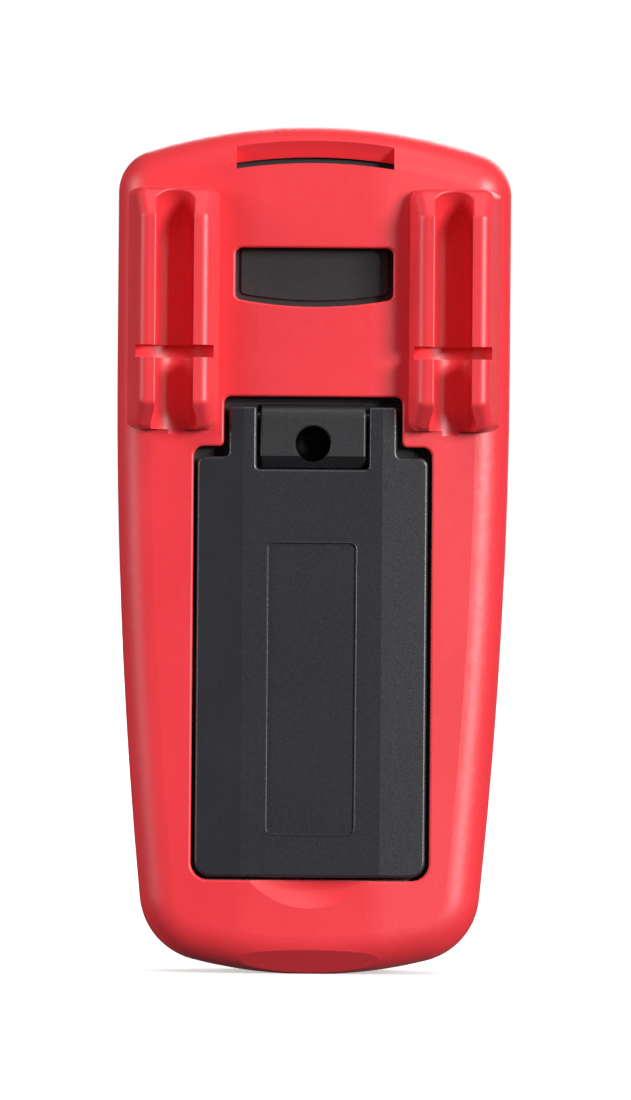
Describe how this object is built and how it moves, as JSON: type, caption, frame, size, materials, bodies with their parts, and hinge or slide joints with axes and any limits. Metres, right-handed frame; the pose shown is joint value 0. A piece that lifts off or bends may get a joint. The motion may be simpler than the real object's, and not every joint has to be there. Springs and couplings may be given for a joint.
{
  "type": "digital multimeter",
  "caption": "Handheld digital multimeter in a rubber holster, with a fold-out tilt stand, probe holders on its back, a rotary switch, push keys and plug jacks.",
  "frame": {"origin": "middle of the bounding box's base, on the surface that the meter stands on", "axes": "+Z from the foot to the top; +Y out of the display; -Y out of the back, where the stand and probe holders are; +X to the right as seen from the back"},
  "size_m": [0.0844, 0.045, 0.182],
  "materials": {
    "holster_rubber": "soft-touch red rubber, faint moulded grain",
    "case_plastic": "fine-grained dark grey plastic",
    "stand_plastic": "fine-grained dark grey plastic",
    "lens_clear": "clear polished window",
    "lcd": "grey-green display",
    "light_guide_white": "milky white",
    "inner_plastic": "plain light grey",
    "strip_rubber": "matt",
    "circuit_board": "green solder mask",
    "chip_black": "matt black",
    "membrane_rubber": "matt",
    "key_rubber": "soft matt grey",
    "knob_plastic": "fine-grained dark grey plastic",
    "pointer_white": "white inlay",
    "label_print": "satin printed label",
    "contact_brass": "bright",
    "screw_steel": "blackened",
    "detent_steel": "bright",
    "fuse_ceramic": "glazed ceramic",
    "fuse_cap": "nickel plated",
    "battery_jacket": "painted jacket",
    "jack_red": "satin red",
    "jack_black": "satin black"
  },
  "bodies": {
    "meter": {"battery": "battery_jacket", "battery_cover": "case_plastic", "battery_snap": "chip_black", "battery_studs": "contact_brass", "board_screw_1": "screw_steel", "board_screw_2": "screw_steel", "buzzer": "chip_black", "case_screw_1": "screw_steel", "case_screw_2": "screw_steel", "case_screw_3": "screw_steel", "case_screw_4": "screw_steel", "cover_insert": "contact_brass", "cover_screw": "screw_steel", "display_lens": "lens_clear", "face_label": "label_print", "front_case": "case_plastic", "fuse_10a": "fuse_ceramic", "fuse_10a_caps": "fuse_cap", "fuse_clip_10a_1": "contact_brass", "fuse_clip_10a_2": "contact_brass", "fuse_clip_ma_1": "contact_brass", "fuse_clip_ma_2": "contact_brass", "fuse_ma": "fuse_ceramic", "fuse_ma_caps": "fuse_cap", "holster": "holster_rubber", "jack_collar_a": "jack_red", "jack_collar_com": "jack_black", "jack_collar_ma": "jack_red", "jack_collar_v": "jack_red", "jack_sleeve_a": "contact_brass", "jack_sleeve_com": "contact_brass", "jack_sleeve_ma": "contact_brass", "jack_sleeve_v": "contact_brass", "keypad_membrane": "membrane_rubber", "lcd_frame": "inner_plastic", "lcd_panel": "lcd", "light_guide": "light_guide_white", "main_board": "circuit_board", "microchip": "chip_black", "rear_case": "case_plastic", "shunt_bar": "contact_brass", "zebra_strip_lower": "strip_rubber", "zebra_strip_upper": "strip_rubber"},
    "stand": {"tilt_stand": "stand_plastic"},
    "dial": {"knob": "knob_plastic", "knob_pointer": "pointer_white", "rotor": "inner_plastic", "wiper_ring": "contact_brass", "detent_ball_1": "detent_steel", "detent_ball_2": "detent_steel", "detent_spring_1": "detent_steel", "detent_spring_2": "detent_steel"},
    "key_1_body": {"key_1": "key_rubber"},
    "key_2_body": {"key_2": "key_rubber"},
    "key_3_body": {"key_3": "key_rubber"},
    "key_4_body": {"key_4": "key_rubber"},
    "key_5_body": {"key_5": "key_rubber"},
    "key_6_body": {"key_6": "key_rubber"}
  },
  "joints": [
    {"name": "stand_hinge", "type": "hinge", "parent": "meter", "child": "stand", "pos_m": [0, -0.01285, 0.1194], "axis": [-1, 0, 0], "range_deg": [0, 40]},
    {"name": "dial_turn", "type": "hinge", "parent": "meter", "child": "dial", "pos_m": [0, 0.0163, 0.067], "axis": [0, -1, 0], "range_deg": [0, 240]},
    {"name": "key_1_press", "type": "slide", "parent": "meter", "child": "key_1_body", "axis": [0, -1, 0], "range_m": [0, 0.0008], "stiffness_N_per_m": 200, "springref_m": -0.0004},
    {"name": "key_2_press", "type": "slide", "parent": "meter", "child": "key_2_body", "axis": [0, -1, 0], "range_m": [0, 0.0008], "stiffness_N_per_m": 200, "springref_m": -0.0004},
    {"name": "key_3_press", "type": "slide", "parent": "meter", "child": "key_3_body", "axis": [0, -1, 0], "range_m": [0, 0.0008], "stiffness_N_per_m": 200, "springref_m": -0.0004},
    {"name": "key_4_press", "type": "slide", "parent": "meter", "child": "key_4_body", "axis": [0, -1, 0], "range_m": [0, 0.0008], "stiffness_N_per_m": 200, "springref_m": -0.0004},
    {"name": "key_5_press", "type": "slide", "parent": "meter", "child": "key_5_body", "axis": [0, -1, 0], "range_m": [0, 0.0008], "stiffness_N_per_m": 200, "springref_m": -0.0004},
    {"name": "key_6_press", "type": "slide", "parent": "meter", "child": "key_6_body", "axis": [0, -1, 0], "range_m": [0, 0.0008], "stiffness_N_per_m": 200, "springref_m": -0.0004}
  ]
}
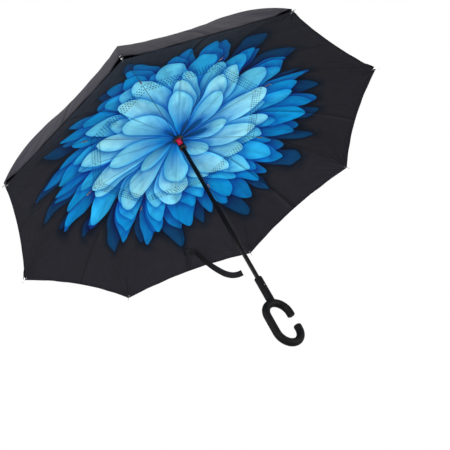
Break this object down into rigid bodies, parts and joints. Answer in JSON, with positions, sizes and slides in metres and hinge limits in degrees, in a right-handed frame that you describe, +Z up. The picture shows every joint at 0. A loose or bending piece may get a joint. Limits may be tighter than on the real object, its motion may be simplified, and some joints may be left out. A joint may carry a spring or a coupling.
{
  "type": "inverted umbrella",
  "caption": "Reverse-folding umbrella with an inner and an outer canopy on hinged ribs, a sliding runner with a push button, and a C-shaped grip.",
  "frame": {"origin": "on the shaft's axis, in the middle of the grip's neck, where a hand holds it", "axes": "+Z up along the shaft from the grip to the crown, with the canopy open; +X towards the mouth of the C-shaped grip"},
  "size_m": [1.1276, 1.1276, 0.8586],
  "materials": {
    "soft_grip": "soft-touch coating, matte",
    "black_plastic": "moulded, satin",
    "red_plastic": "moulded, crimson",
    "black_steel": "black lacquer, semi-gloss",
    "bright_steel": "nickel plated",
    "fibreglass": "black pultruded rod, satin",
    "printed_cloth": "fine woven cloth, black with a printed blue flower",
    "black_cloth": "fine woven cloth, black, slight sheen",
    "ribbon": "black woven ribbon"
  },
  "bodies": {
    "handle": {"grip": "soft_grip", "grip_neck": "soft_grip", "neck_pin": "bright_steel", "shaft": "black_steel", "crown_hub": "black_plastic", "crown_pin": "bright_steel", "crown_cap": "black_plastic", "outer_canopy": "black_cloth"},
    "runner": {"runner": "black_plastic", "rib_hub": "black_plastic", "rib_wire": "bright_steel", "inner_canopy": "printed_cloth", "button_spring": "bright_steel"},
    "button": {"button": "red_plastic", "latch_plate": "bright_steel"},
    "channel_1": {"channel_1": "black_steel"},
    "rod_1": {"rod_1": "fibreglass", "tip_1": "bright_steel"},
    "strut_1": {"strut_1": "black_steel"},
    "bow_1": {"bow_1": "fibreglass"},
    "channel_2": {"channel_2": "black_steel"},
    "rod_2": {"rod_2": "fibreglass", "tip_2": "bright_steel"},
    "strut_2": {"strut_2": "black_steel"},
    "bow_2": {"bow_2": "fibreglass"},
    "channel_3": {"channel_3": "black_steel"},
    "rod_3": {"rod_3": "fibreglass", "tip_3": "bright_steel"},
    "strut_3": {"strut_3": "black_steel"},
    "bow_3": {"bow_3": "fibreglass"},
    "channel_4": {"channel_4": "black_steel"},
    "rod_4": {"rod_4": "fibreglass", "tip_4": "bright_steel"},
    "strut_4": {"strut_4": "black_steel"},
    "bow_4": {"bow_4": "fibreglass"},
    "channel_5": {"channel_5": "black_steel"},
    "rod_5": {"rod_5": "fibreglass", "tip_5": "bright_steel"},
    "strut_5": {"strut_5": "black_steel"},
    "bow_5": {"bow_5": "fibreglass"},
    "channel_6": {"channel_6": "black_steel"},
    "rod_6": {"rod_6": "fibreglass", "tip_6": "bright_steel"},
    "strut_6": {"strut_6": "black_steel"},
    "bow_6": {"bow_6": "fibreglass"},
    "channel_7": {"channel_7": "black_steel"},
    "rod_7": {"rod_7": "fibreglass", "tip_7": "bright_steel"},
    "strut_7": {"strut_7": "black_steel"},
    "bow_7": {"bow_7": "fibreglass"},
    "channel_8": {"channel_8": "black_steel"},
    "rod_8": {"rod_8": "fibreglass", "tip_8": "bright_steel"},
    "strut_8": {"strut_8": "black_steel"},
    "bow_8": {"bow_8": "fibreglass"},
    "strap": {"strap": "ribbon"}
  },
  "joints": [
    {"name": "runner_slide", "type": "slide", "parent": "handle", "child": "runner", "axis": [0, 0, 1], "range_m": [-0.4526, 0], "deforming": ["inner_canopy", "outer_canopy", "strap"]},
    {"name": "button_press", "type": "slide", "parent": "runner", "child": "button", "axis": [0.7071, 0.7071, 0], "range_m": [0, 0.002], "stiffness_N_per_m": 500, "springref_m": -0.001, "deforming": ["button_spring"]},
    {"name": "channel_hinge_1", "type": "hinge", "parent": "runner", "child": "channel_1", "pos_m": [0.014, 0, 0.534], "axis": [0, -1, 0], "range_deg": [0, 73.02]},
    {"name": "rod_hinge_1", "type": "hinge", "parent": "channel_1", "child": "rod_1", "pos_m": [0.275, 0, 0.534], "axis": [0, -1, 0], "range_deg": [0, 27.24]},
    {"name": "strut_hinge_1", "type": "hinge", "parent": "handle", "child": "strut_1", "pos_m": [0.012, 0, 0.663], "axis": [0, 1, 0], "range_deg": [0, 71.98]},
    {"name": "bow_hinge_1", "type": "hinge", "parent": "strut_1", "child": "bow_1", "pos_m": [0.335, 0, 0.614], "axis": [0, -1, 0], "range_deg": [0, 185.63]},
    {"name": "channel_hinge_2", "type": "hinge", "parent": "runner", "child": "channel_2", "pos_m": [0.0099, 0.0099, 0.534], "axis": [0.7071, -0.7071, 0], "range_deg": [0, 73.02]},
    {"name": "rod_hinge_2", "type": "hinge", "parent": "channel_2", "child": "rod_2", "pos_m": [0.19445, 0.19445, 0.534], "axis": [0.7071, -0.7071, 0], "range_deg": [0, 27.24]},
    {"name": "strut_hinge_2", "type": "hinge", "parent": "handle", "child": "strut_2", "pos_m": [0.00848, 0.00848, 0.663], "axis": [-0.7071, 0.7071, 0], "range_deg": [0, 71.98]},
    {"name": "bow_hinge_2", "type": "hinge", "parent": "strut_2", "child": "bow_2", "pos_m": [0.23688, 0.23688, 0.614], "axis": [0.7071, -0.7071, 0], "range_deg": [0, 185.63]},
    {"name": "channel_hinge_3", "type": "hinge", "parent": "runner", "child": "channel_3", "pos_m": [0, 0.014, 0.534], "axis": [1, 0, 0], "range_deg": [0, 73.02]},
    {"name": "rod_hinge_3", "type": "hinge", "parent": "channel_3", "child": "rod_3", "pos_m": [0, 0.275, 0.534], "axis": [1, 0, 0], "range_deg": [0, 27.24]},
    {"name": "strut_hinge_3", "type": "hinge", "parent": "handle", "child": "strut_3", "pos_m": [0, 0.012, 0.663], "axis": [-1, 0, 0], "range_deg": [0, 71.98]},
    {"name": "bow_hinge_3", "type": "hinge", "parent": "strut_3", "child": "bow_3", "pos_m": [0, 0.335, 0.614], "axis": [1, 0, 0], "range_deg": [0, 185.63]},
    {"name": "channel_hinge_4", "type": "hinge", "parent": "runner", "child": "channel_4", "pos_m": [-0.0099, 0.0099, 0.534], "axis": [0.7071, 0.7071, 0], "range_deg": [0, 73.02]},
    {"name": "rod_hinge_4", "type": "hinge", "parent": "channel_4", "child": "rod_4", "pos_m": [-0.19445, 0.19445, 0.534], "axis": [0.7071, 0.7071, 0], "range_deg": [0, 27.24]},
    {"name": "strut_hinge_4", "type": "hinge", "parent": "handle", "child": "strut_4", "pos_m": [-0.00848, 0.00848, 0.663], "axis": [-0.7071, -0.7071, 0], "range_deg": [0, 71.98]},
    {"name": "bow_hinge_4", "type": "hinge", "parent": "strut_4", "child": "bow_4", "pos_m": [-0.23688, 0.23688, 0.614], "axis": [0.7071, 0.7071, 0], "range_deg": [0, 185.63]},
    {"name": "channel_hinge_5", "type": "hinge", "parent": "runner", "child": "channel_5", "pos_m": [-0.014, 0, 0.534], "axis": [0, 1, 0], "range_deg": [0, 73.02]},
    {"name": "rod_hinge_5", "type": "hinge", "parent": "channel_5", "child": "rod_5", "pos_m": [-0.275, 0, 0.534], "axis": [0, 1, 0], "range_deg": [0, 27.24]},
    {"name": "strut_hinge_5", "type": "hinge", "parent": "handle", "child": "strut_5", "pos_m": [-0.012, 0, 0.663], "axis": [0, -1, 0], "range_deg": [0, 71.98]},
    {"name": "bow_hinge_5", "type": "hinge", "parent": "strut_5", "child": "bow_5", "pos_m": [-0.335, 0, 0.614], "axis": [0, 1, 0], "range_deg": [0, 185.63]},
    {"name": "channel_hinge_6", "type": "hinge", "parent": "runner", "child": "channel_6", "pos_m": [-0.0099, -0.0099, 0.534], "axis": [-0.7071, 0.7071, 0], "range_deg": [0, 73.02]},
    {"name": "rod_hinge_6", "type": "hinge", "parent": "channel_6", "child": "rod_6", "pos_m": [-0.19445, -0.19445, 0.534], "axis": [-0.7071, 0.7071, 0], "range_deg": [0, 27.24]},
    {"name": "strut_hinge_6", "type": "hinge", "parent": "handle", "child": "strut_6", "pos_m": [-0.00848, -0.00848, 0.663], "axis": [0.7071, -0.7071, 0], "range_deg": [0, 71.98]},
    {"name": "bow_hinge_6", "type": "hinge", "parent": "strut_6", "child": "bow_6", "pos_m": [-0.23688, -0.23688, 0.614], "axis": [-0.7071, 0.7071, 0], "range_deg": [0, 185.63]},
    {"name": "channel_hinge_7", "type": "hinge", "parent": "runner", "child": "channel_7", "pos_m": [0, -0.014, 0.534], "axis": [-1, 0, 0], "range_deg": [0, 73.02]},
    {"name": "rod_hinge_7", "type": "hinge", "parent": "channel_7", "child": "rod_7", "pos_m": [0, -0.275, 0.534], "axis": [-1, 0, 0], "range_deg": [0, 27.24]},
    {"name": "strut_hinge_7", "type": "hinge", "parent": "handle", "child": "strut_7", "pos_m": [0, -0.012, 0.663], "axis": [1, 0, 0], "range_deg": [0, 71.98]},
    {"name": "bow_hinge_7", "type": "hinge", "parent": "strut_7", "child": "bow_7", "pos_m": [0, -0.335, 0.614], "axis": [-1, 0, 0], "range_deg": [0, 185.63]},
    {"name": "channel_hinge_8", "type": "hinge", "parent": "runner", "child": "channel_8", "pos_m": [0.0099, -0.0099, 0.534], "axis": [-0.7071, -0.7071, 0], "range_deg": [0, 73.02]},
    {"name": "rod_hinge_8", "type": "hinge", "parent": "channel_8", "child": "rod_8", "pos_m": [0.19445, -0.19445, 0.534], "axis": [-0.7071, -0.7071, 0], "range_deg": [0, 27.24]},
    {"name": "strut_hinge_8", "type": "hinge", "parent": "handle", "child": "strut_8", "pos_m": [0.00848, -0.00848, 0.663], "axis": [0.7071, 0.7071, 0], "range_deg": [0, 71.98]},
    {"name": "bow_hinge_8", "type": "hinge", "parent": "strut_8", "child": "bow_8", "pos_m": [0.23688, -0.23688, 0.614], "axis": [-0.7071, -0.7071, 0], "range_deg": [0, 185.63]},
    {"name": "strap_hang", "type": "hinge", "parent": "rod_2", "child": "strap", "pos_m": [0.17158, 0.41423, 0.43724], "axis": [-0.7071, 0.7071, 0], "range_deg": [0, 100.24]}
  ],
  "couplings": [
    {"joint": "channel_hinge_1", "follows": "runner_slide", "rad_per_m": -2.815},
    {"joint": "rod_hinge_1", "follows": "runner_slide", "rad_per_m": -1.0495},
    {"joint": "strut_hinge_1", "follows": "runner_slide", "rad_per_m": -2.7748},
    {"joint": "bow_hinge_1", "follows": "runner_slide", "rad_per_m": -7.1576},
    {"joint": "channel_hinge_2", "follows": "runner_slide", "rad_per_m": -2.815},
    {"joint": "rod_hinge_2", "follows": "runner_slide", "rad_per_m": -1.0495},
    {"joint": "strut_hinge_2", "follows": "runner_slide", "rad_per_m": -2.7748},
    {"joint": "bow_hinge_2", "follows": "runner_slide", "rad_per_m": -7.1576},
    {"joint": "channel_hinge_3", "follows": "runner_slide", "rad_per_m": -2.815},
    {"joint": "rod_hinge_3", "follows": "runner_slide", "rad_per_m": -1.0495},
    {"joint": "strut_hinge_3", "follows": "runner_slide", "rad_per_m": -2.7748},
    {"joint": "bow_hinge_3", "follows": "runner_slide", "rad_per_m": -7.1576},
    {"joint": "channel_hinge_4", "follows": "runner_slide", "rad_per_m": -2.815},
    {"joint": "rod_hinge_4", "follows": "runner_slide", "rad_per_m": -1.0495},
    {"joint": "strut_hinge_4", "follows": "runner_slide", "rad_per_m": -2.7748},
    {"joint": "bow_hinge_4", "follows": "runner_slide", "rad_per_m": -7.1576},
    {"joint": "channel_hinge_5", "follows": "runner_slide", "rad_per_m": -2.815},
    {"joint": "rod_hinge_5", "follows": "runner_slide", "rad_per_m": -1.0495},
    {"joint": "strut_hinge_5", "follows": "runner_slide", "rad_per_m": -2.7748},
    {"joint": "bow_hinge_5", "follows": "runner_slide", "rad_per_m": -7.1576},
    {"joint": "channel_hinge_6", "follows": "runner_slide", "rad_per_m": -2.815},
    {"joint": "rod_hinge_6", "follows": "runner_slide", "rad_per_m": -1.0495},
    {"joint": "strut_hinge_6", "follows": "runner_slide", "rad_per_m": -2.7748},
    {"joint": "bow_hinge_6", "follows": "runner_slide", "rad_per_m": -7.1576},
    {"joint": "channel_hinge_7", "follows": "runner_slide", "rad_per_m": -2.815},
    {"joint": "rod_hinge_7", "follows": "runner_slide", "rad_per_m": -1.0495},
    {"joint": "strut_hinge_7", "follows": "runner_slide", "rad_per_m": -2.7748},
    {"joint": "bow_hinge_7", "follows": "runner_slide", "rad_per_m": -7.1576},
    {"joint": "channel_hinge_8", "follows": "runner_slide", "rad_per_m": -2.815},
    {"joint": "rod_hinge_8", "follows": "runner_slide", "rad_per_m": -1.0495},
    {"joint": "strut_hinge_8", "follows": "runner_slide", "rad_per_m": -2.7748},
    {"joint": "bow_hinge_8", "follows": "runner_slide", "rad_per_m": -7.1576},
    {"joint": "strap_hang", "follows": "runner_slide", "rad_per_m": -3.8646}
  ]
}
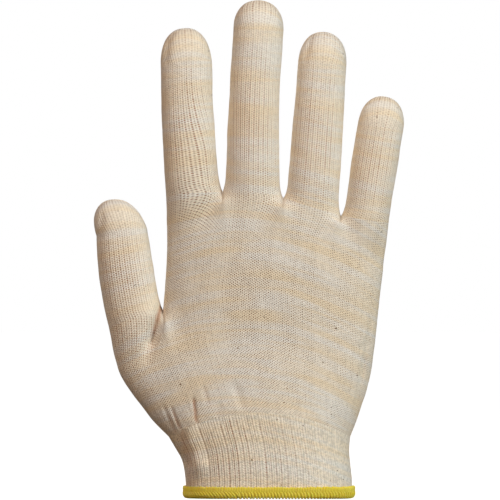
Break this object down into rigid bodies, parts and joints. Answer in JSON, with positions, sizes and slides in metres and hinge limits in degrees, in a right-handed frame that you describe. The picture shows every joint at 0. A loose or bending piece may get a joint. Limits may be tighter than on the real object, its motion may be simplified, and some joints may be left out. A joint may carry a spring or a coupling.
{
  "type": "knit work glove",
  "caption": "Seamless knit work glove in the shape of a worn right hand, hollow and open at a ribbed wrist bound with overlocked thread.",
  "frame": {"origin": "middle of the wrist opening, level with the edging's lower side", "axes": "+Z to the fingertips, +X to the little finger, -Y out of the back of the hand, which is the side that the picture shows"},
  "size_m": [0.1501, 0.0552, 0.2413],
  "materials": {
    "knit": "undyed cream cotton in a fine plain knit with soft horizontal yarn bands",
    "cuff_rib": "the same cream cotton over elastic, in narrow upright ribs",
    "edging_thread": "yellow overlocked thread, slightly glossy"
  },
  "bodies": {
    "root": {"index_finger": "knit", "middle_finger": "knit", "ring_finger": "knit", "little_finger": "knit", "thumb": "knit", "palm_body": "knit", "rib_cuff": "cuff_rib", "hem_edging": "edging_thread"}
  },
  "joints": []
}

※ ※ ※

The problem:
Among the lines above, count those containing the word "Answer" and give nothing but the result.

Reply to the exercise:
2